ANDERSON — When Grace House, a halfway home for women recovering from addiction, opened here last year, Karl Lazar and Molly Douglas expected they would have two facilities open by now.

Things haven't gone quite as planned, though.

With the opening of a men’s house in the 400 block of East 15th Street two weeks ago, Lazar and Douglas are far ahead of schedule. 

They now run four homes and are renovating two more. By the end of the year, they expect to have beds for 56 men and women.

Their rapid expansion is a testament to both the acute need for supportive group housing programs for people undergoing addiction treatment, and the connections they've made through the Madison County Mental Health and Addictions coalition.

"Once we got up here and started getting everything together,” says Lazar who moved here from Florida in 2018, “it was apparent that the community was on board with trying to fix the community.”

“You see in the coalition meetings all these organizations working together that come from different groups,” Lazar adds.

“Some are from medical institutions, some are from the Anderson Impact Center, the Children's Bureau, the Madison County Health Department and other treatment groups. To see everybody aligning to make positive change in the community is huge.”

Developing working collaborations among organizations already operating mental health and addiction programs is a monumental challenge, says Sheriff Scott Mellinger, an active member of the coalition.

"I give a lot of credit to the 30 to 40 organizations that come to our meetings every month because they don't have to," he says. "We all take a little bit of time from our regular jobs to do this."

Sometimes he’s been frustrated, Mellinger admits, because the jail by default has become the county's largest mental health care provider, and that's true across Indiana and the nation.

"Where do people with mental health problems end up? Sleeping on the floor of the cell block," he says. That's also true among addicts, where people frequently commit crimes to raise enough money to buy drugs and feed their addiction.

"The mental health situation here, and especially the opioid addiction issue, is so huge,” he says. “That didn’t happen overnight and it takes time to get everyone to the table."

While the ratio of patients to mental health providers has improved in recent years, Madison County still lags far behind the state average, according to the 2019 Indiana Kids Count Data Book published recently by the Indiana Youth Institute.

The institute's data shows there was one provider to 870 patients in 2017, down from one for 1,115 in 2014. The state average, however, is 700 patients to one provider.

That number should improve now that Meridian Health Services has acquired the Madison County Community Health Center.

Meridian plans to expand psychiatric services for children and adults, establish a case management system to help people with non-medical needs in schools and at home, and implement a specialized program for people with intellectual or developmental disabilities and mental health needs called Connxxions, said Beth Clark, vice president of marketing.

"There is urgency here because people are dying every day, or their lives are drastically changing every day because of mental health issues or drug addiction," she says.

Some positive signs exist that the opioid epidemic gripping the nation and Madison County is abating.

Deaths from drug poisoning involving any opioid in the county increased at an alarming pace from 2014 to 2017, according to the Youth Institute Kids Count report.

In 2017 there were 32 such deaths compared to 18 in 2014, a number that ranked the county ninth in the state in opioid deaths.

These and other other indicators of drug involvement have convinced Mellinger that a free-standing drug detox unit is necessary.

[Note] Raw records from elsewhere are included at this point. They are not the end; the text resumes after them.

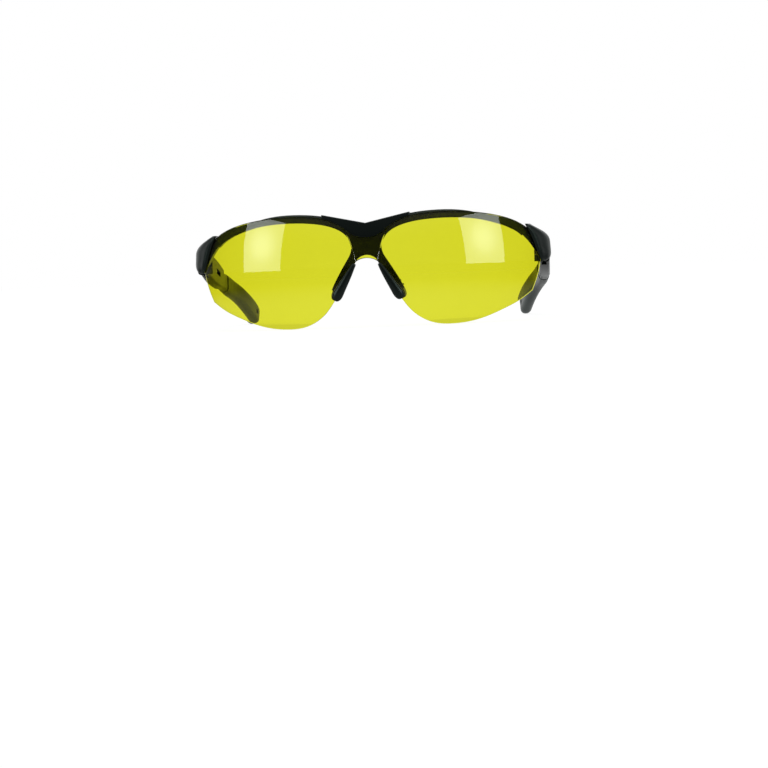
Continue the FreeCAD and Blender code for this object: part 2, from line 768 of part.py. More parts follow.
TEMPLE = Placement(Vector(*PIVOT), Rotation(Vector(1, 0, 0), -size("temple_slope")))
NOSE_RADIUS = 5.1
SLEEVE_TOP = [(0, 5.1), (20, 5.65), (46, 4.7)]
SLEEVE_ROUNDING = 1.2
SLOT_WALL_BACK = 6.0     # closed end of the clevis slot
SLOT_REACH = (-7, 8)     # the slot is cut out past the nose, above and below
CLEVIS_PLAY = 0.12
NIB_HALF = 0.62          # click nib at its foot and at its tip
NIB_TIP_HALF = 0.12
NIB_PLAY = 0.05
GROOVE = ((9, 43), (-0.5, 0.3), 0.4)  # along, up and deep in the outer side
STUD_Y = 22.0            # stud behind the pivot with the temple at its shortest
STOPS = 5                # detents in the stud's slot
LOBE_RADIUS = 1.3
STUD_PLAY = 0.05
SCREW_HEAD_RADIUS = 1.9
SCREW_HEAD_HEIGHT = 0.7


def sleeve_outline():
    top = SLEEVE_TOP
    low = [(y, -z) for y, z in top]
    end_top, end_low = top[-1], low[-1]
    return [
        arc(top[0], (-NOSE_RADIUS, 0), low[0]),
        arc(*top),
        line(end_top, end_low),
        arc(*low),
    ]


def clevis_outline():
    """The slot for the disc, open at the nose, with the click nib standing on its closed end."""
    back = SLOT_WALL_BACK
    nose, high = SLOT_REACH
    tip = size("disc_radius") + NIB_PLAY
    return polygon([(nose, -high), (back, -high), (back, -NIB_HALF), (tip, -NIB_TIP_HALF),
                    (tip, NIB_TIP_HALF), (back, NIB_HALF), (back, high), (nose, high)])


def stud_slot_outline():
    """A slot with a round lobe at each length stop."""
    half = size("stud_radius") + STUD_PLAY
    reach = math.sqrt(LOBE_RADIUS ** 2 - half ** 2)
    pitch = size("travel") / (STOPS - 1)
    curves = []
    for side in (1, -1):
        for stop in range(STOPS):
            y = STUD_Y + stop * pitch
            start, middle, end = (y - reach, side * half), (y, side * LOBE_RADIUS), (y + reach, side * half)
            if stop == 0:
                start = (y - LOBE_RADIUS, 0)
                middle = (y - LOBE_RADIUS * math.sqrt(0.5), side * LOBE_RADIUS * math.sqrt(0.5))
            if stop == STOPS - 1:
                end = (y + LOBE_RADIUS, 0)
                middle = (y + LOBE_RADIUS * math.sqrt(0.5), side * LOBE_RADIUS * math.sqrt(0.5))
            curves.append(arc(start, middle, end))
            if stop < STOPS - 1:
                curves.append(line(end, (y + pitch - reach, side * half)))
    return curves


def make_sleeve():
    body = body_at("temple_sleeve", TEMPLE)
    outline = body_sketch(body, "sleeve_outline", "YZ_Plane", sleeve_outline())
    blank = pad(body, "sleeve_pad", outline, "Sizes.temple_thickness")
    doc.recompute()
    half = size("temple_thickness") / 2
    edges = []
    for number, edge in enumerate(blank.Shape.Edges, 1):
        on_side = all(abs(abs(point.x) - half) < 0.001 for point in edge.discretize(3))
        at_end = all(abs(point.y - size("sleeve_length")) < 0.001 for point in edge.discretize(3))
        if on_side and not at_end:
            edges.append("Edge%d" % number)
    rounding = body.newObject("PartDesign::Fillet", "sleeve_rounding")
    rounding.Base = (blank, edges)
    rounding.Radius = SLEEVE_ROUNDING

    clevis = body_sketch(body, "clevis_outline", "YZ_Plane", clevis_outline())
    pocket(body, "clevis_slot", clevis, "Sizes.disc_thickness + 2 * %s" % CLEVIS_PLAY, both_sides=True)

    wide = size("blade_thickness") / 2 + size("slide_play")
    high = size("blade_height") / 2 + size("slide_play")
    section = body_sketch(body, "channel_section", "XZ_Plane",
                          polygon([(-wide, -high), (wide, -high), (wide, high), (-wide, high)]),
                          -size("sleeve_length"))
    pocket(body, "channel", section, "Sizes.sleeve_length - Sizes.channel_start", away=True)

    slot = body_sketch(body, "stud_slot_outline", "YZ_Plane", stud_slot_outline(), -half)
    pocket(body, "stud_slot", slot, half, away=True)

    (start, end), (low, top), depth = GROOVE
    groove = body_sketch(body, "groove_outline", "YZ_Plane",
                         polygon([(start, low), (end, low), (end, top), (start, top)]), half)
    pocket(body, "side_groove", groove, depth)

    shank = body_sketch(body, "screw_hole_outline", "YZ_Plane",
                        [circle((0, 0), size("pivot_radius") + PRESS_PLAY)], -half)
    pocket(body, "screw_hole", shank, "Sizes.temple_thickness - 0.6", away=True)
    head = body_sketch(body, "screw_seat_outline", "YZ_Plane",
                       [circle((0, 0), SCREW_HEAD_RADIUS + SEAT_PLAY)], -half)
    pocket(body, "screw_seat", head, SCREW_HEAD_HEIGHT + PRESS_PLAY, away=True)
    return body


keep_pair(make_sleeve(), "temple_sleeve")


# ---------------------------------------------------------------- tilt screws

def make_tilt_screw():
    """Its own upright axis is turned to point outward along the pivot, head on the inner side."""
    radius = size("pivot_radius")
    inner = -size("temple_thickness") / 2
    end = size("temple_thickness") / 2 - 0.7
    head = SCREW_HEAD_RADIUS
    profile = [(0, inner), (head - 0.2, inner), (head, inner + 0.2), (head, inner + SCREW_HEAD_HEIGHT),
               (radius, inner + SCREW_HEAD_HEIGHT), (radius, end - 0.3), (radius - 0.2, end), (0, end)]
    place = TEMPLE.multiply(Placement(Vector(), X_AXIS_TURN))
    body = turned_body("tilt_screw", place, profile)
    for number, turn in enumerate((0, 90)):
        cross = [(-1.2, -0.22), (1.2, -0.22), (1.2, 0.22), (-1.2, 0.22)]
        if turn:
            cross = [(y, x) for x, y in cross]
        slot = body_sketch(body, "tilt_screw_slot_outline_%d" % number, "XY_Plane", polygon(cross), inner)
        pocket(body, "tilt_screw_slot_%d" % number, slot, 0.4, away=True)
    return body


keep_pair(make_tilt_screw(), "tilt_screw")


# ---------------------------------------------------------------- temple arm

# The arm's centre line in the temple's frame: inward of the sleeve, behind the pivot, below it.
ARM_PATH = [(0, 46.3, 0), (0, 53, 0), (-0.3, 60, 0.0), (-1.3, 70, -0.4), (-4.0, 82, -2.1), (-7.0, 92.6, -5.1)]
STUD_SHANK = 0.6
CORE_THICKNESS = 2.4
CORE_HEIGHT = 4.6
ARM_BARE_END = 2      # the path point where the soft tip begins
CORE_END = 5          # the path point where the core ends


def rounded_section(name, placement, thickness, height, share=0.4):
    """A rounded rectangle whose corner radius is a share of its thickness."""
    radius = thickness * share
    x = thickness / 2
    z = height / 2
    k = radius * (1 - math.sqrt(0.5))
    curves = [
        line((-x + radius, -z), (x - radius, -z)),
        arc((x - radius, -z), (x - k, -z + k), (x, -z + radius)),
        line((x, -z + radius), (x, z - radius)),
        arc((x, z - radius), (x - k, z - k), (x - radius, z)),
        line((x - radius, z), (-x + radius, z)),
        arc((-x + radius, z), (-x + k, z - k), (-x, z - radius)),
        line((-x, z - radius), (-x, -z + radius)),
        arc((-x, -z + radius), (-x + k, -z + k), (-x + radius, -z)),
    ]
    return sketch_of(curves, name, placement.Rotation, placement.Base)


def path_placement(path, number, shift=0.0):
    """Where a section stands on a path in the temple's frame, square to it, moved shift mm along it."""
    here = Vector(*path[number])
    before = Vector(*path[max(number - 1, 0)])
    after = Vector(*path[min(number + 1, len(path) - 1)])
    along = (after - before).normalize()
    across = along.cross(Vector(0, 0, 1)).normalize()
    turn = Rotation(across, Vector(), along, "XZY")
    return TEMPLE.multiply(Placement(here + along * shift, turn))


def make_arm():
    bare = []
    for number in range(ARM_BARE_END + 1):
        bare.append(rounded_section("arm_section_%d" % number, path_placement(ARM_PATH, number),
                                    size("arm_thickness"), size("arm_height")))
    shaft = loft("arm_bare", bare)
    core = []
    for number in range(ARM_BARE_END, CORE_END + 1):
        place = path_placement(ARM_PATH, number, -1.0 if number == ARM_BARE_END else 0.0)
        core.append(rounded_section("core_section_%d" % number, place, CORE_THICKNESS, CORE_HEIGHT))
    spine = loft("arm_core", core)
    blade = doc.addObject("Part::Box", "arm_blade")
    blade.setExpression("Length", "Sizes.blade_thickness")
    blade.setExpression("Height", "Sizes.blade_height")
    blade.setExpression("Width", "Sizes.sleeve_length - Sizes.channel_start")
    corner = Vector(-size("blade_thickness") / 2, size("channel_start") + 1.0, -size("blade_height") / 2)
    blade.Placement = TEMPLE.multiply(Placement(corner, Rotation()))
    hole = cylinder("arm_stud_hole", STUD_SHANK + PRESS_PLAY, 10, (0, 0, 0))
    hole.Placement = TEMPLE.multiply(Placement(Vector(-5, STUD_Y, 0), X_AXIS_TURN))
    return cut("temple_arm", fuse("arm_solid", shaft, spine, blade), hole), spine


temple_arm, arm_core = make_arm()
keep_pair(temple_arm, "temple_arm")


# ---------------------------------------------------------------- length studs

def make_length_stud():
    """Pressed through the blade, its round head standing in the sleeve's slot."""
    blade = size("blade_thickness") / 2
    head = size("stud_radius")
    inner = -size("temple_thickness") / 2 + 0.15
    profile = [(0, inner), (head - 0.3, inner), (head, inner + 0.3), (head, -blade), (STUD_SHANK, -blade),
               (STUD_SHANK, blade - 0.1), (0, blade - 0.1)]
    place = TEMPLE.multiply(Placement(Vector(0, STUD_Y, 0), X_AXIS_TURN))
    return turned_body("length_stud", place, profile)


keep_pair(make_length_stud(), "length_stud")


# ---------------------------------------------------------------- soft tips

# Along the arm's centre line: thickness, height.
TIP_PATH = [(-0.3, 60.06, 0.0), (-0.7, 65, -0.1), (-2.0, 74, -0.8), (-4.6, 84, -2.6), (-7.2, 93.2, -5.4),
            (-9.0, 101.5, -8.08), (-9.9, 106.4, -9.91), (-10.1, 107.7, -10.38)]
TIP_SIZES = [(5.0, 8.8), (5.0, 8.9), (5.0, 8.9), (5.2, 9.0), (5.4, 9.4), (5.4, 9.6), (4.2, 7.4), (2.2, 4.0)]
CORD_HOLE_AT = 5


def make_tip():
    sections = []
    for number, (wide, tall) in enumerate(TIP_SIZES):
        place = path_placement(TIP_PATH, number)
        sections.append(rounded_section("tip_section_%d" % number, place, wide, tall, 0.45))
    outside = loft("tip_outside", sections)
    hole = cylinder("tip_cord_hole", "Sizes.cord_hole_radius", 20, (0, 0, 0))
    centre = path_placement(TIP_PATH, CORD_HOLE_AT)
    hole.Placement = centre.multiply(Placement(Vector(-10, 0, 0), X_AXIS_TURN))
    return cut("temple_tip", cut("tip_over_arm", outside, arm_core), hole)


keep_pair(make_tip(), "temple_tip")


# ---------------------------------------------------------------- checks and files

doc.recompute()
for item in doc.Objects:
    if "Invalid" in item.State or "Error" in item.State:
        raise ValueError("%s failed: %s" % (item.Name, item.State))
for part in sub_parts:
    shape = part.Shape
    if shape.isNull() or not shape.isValid() or not shape.Solids:
        raise ValueError("%s has no valid solid" % part.Label)

os.makedirs("parts", exist_ok=True)
for part in sub_parts:
    part.Shape.exportStep("parts/%s.step" % part.Label)
    print("%-20s %9.1f mm3, %d solid(s)" % (part.Label, part.Shape.Volume, len(part.Shape.Solids)))
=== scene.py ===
"""Wraparound safety glasses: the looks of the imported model.

Lengths are in metres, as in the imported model; mm() turns the makers' millimetres into them.
+X is to the wearer's left, +Y from the lens back to the ears, +Z up, and the table is at z = 0.
"""

import json
import math

import bmesh
import bpy
import numpy as np
from bpy.props import FloatProperty, FloatVectorProperty, IntProperty, PointerProperty
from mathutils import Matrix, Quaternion, Vector
from mathutils.geometry import delaunay_2d_cdt


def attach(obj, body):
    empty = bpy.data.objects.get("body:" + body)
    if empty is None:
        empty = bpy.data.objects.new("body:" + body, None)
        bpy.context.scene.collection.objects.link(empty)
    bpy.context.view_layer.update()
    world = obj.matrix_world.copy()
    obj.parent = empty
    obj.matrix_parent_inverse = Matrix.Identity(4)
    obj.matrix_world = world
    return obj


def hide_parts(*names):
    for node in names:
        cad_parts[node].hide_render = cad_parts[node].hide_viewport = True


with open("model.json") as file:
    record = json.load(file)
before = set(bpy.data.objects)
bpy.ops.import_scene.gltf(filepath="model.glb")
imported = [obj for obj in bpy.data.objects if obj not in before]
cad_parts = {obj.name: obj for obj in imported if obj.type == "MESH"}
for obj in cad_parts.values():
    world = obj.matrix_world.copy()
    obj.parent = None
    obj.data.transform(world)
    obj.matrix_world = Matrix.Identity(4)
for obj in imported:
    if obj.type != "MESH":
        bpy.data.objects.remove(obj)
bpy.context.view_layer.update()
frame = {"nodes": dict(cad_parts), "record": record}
nodes = frame["nodes"]

bl_info = {
    "name": "Wraparound safety glasses",
    "version": (1, 0, 0),
    "blender": (4, 5, 0),
    "location": "View3D > Sidebar > Glasses",
    "description": "Lens, mouldings, soft pieces and stage of a pair of safety glasses",
    "category": "Object",
}

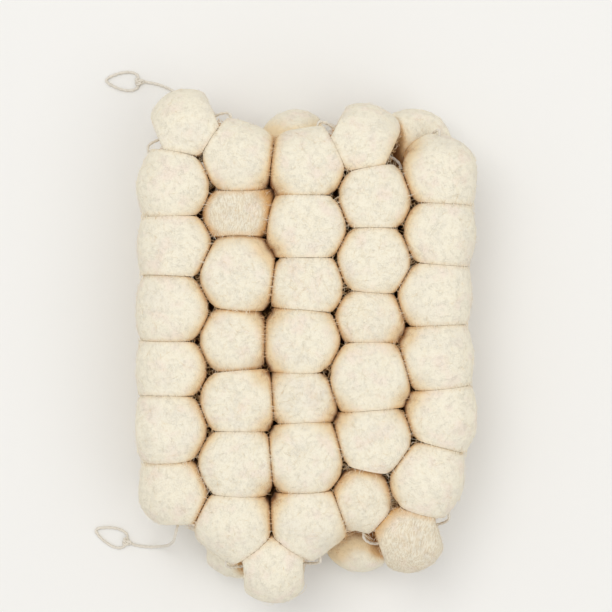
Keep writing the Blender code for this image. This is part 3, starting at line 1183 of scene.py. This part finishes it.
@dataclass
class BallPiece:
    """The felt of one node: a ball, or two joined ones, as fine meshes.

    Cuts are those of each edge of the cube that a ball's mesh starts as. Lumps and ripples
    are those of hand felting, and a dimple is where the string goes in. The streaks of the
    ball whose number is combed lie straight along and across its run.
    """

    numbers: list[int]
    balls: list[Ball]
    felt: bpy.types.Material
    upper_cuts: int = 27
    lower_cuts: int = 17
    lump_depth: float = 0.55
    lump_size: float = 9.0
    ripple_depth: float = 0.16
    ripple_size: float = 2.6
    lump_shift: Place = (7.3, 3.1, 5.7)
    lump_fade: float = 2.5
    dimple_depth: float = 1.6
    dimple_width: float = 2.2
    grain_shift: float = 37.0
    combed: int = 9

    @property
    def label(self) -> str:
        """The balls' numbers as their node's name has them."""
        return "_".join(f"{number:02d}" for number in self.numbers)

    def _sphere(self, cuts: int) -> tuple[np.ndarray, list[list[int]]]:
        """A sphere from a cut cube.

        Args:
            cuts: the cuts of each of the cube's edges.

        Returns:
            Even directions in all ways, and the faces between them.
        """
        mesh = bmesh.new()
        bmesh.ops.create_cube(mesh, size=2.0)
        bmesh.ops.subdivide_edges(mesh, edges=mesh.edges, cuts=cuts, use_grid_fill=True)
        ways = np.array([vert.co[:] for vert in mesh.verts])
        faces = [[vert.index for vert in face.verts] for face in mesh.faces]
        mesh.free()
        return unit(np.tan(ways * math.pi / 4)), faces

    def _felted(self, number: int, ball: Ball, ways: np.ndarray) -> np.ndarray:
        """The ball's pressed shape with the lumps of hand felting.

        Args:
            number: the ball's number.
            ball: the ball.
            ways: the directions of its vertices.

        Returns:
            The vertices.
        """
        felt = ball.reach(ways)
        inside = ball.near(ball.centre + ways * felt[:, None])
        loose = np.clip(inside / self.lump_fade, 0.0, 1.0)
        shift = Vector([number * step for step in self.lump_shift])
        lumps = np.array([noise.noise(Vector(way * ball.radius / self.lump_size) + shift)
                          for way in ways])
        ripples = np.array([noise.noise(Vector(way * ball.radius / self.ripple_size) - shift)
                            for way in ways])
        felt -= loose * (self.lump_depth * (0.5 + lumps / 2)
                         + self.ripple_depth * (0.5 + ripples / 2))
        points = ball.centre + ways * felt[:, None]
        for hole in ball.holes:
            far = np.linalg.norm(points - hole, axis=1) / self.dimple_width
            sink = self.dimple_depth * np.exp(-far ** 2)
            points -= ways * sink[:, None]
        points[:, 2] = np.maximum(points[:, 2], 0.0)
        return points

    def _grain(self, number: int, ball: Ball, points: np.ndarray) -> np.ndarray:
        """The felt's own coordinates, turned for each ball as it was rolled.

        Args:
            number: the ball's number.
            ball: the ball.
            points: its vertices.

        Returns:
            The coordinates of each.
        """
        turn = np.random.default_rng(number)
        axes, _ = np.linalg.qr(turn.normal(size=(3, 3)))
        if number == self.combed:
            axes = np.array(((1.0, 0.0, 0.0), (0.0, 0.0, 1.0), (0.0, 1.0, 0.0)))
        return (points - ball.centre) @ axes + number * self.grain_shift

    def build(self) -> bpy.types.Object:
        """Make the felt.

        Returns:
            The piece, which replaces its node.
        """
        points, faces = [], []
        stored = {"grain": [], "near": [], "shade": [], "dull": []}
        count = 0
        for number, ball in zip(self.numbers, self.balls):
            cuts = self.upper_cuts if ball.layer is Layer.UPPER else self.lower_cuts
            ways, sides = self._sphere(cuts)
            ways = ball.snapped(ways, math.pi / 2 / (cuts + 1))
            verts = self._felted(number, ball, ways)
            points.append(verts)
            faces += [[index + count for index in side] for side in sides]
            stored["grain"].append(self._grain(number, ball, verts))
            # near and shade are the masks of the felt's painted shade
            stored["near"].append(ball.near(verts))
            stored["shade"].append(ball.shade(verts))
            stored["dull"].append(np.full(len(verts), ball.dull))
            count += len(verts)
        piece = make_piece("felt_" + self.label, np.concatenate(points), faces, self.felt,
                           WOOL_SLOT, "ball_" + self.label)
        for name, values in stored.items():
            write_attribute(piece.data, name, np.concatenate(values))
        return piece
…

He's had some preliminary discussions with authorities in Hamilton County about such a facility, but no concrete plans currently exist. 

Many organizations in the county treat mental health and drug addiction, Mellinger says, but it was the realization that the problems were getting worse despite program expansions that led to the genesis of the coalition.

"The challenge was getting comparable (organizations) to drop their silos and come together," he adds. "It took us a long time to figure out where we all fit in."

"I would echo Scott," says Karen Finnigan, a health educator with the Madison County Health Department. "I believe we're on a good path ... We get more and more participants every month."

Last year, Finnigan says, the health department received a grant for a program called Mental Health First Aid and trained 120 first responders about how to recognize signs of mental health difficulties. More police and firefighters are expected to participate in the program this year.

Community Hospital Anderson will begin providing more support for overdose patients, says Ken Osborn, clinical manager of Community's Emergency Department.

"When they are discharged, these patients will receive a dose of Narcan and if the the patient is willing, they will be paired with a certified peer recovery coach who will help them with a lot of basic needs and resources," Osborn says.

Narcan is the brand name for Naloxone, a medication used to block the effects of opioids, especially in an overdose.

Stephenie Grimes, administrator of the health department, says the program has developed quickly after the department received grant funding from the Indiana State Department of Health.

While the program is starting with Community, the goal is for St. Vincent Anderson Regional Hospital and the jail to participate in the program as well.

"Once I pitched the idea, it moved faster than I thought it would," says Grimes.

And one of the reasons it did, she adds, is because all the organizations necessary to implement the program are members of the coalition.